Kron vs scalar product speed difference. python code faster?

In v0.6 the vector form for * is deprecated so it will be more obvious though. (I think that v0.6 is a big enough change in this problem domain it is close enough to release that everything should start happening in its language)

You can look at what is happening using expand.

In your version there isn’t any syntax-level broadcast fusion happening, which means that every operator basically creates a new temporary array

julia> expand(:(Delta_W .+= lr * ( x * ehp' - xneg * ehn')'))
:((Base.broadcast!)(+,Delta_W,Delta_W,A_mul_Bc(lr,A_mul_Bc(x,ehp) - A_mul_Bc(xneg,ehn))))

In the optimized version there are only broadcasted operators used. These dots . serve as a syntax sugar for broadcast and in master there is something happening that is called broadcast fusion. basically it merges all the dotted operators/function in one inner function that is broadcasted over the individual arrays. Thus no temporary memory for the inbetween computation needs to be allocated.

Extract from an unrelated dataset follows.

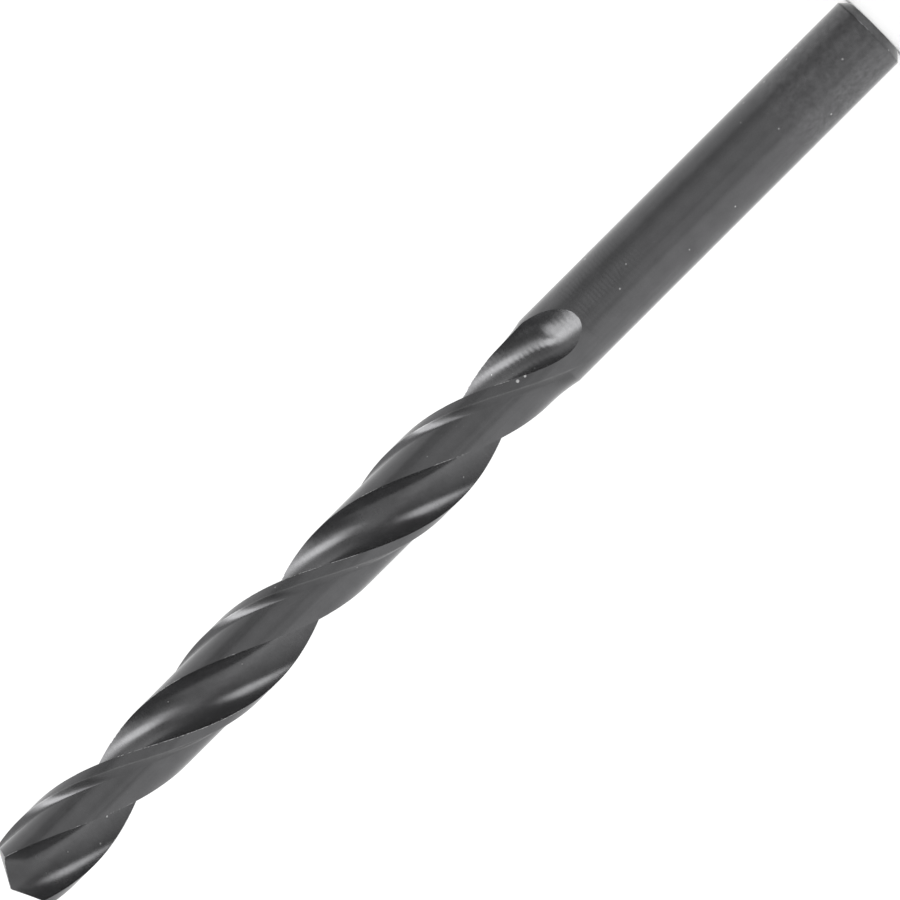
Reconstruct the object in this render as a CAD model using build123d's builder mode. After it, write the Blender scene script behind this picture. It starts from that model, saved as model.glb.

Take a look:

julia> expand(:(Delta_W .+= lr .* (ehp .* x' .- ehn .* xneg')))
:($(Expr(:thunk, CodeInfo(:(begin 
        $(Expr(:thunk, CodeInfo(:(begin 
        global ##3#4
        const ##3#4
        $(Expr(:composite_type, Symbol("##3#4"), :((Core.svec)()), :((Core.svec)()), :(Core.Function), :((Core.svec)()), false, 0))
        $(Expr(:method, false, :((Core.svec)((Core.svec)(##3#4,Any,Any,Any,Any,Any,Any),(Core.svec)())), CodeInfo(:(begin 
        #temp#@_9 = #temp#@_4 * #temp#@_5
        #temp#@_8 = #temp#@_6 * #temp#@_7
        #temp#@_10 = #temp#@_9 - #temp#@_8
        #temp#@_11 = #temp#@_3 * #temp#@_10
        return #temp#@_2 + #temp#@_11
    end)), false))
        #3 = $(Expr(:new, Symbol("##3#4")))
        SSAValue(0) = #3
        SSAValue(1) = ctranspose(x)
        SSAValue(2) = ctranspose(xneg)
        return (Base.broadcast!)(SSAValue(0),Delta_W,Delta_W,lr,ehp,SSAValue(1),ehn,SSAValue(2))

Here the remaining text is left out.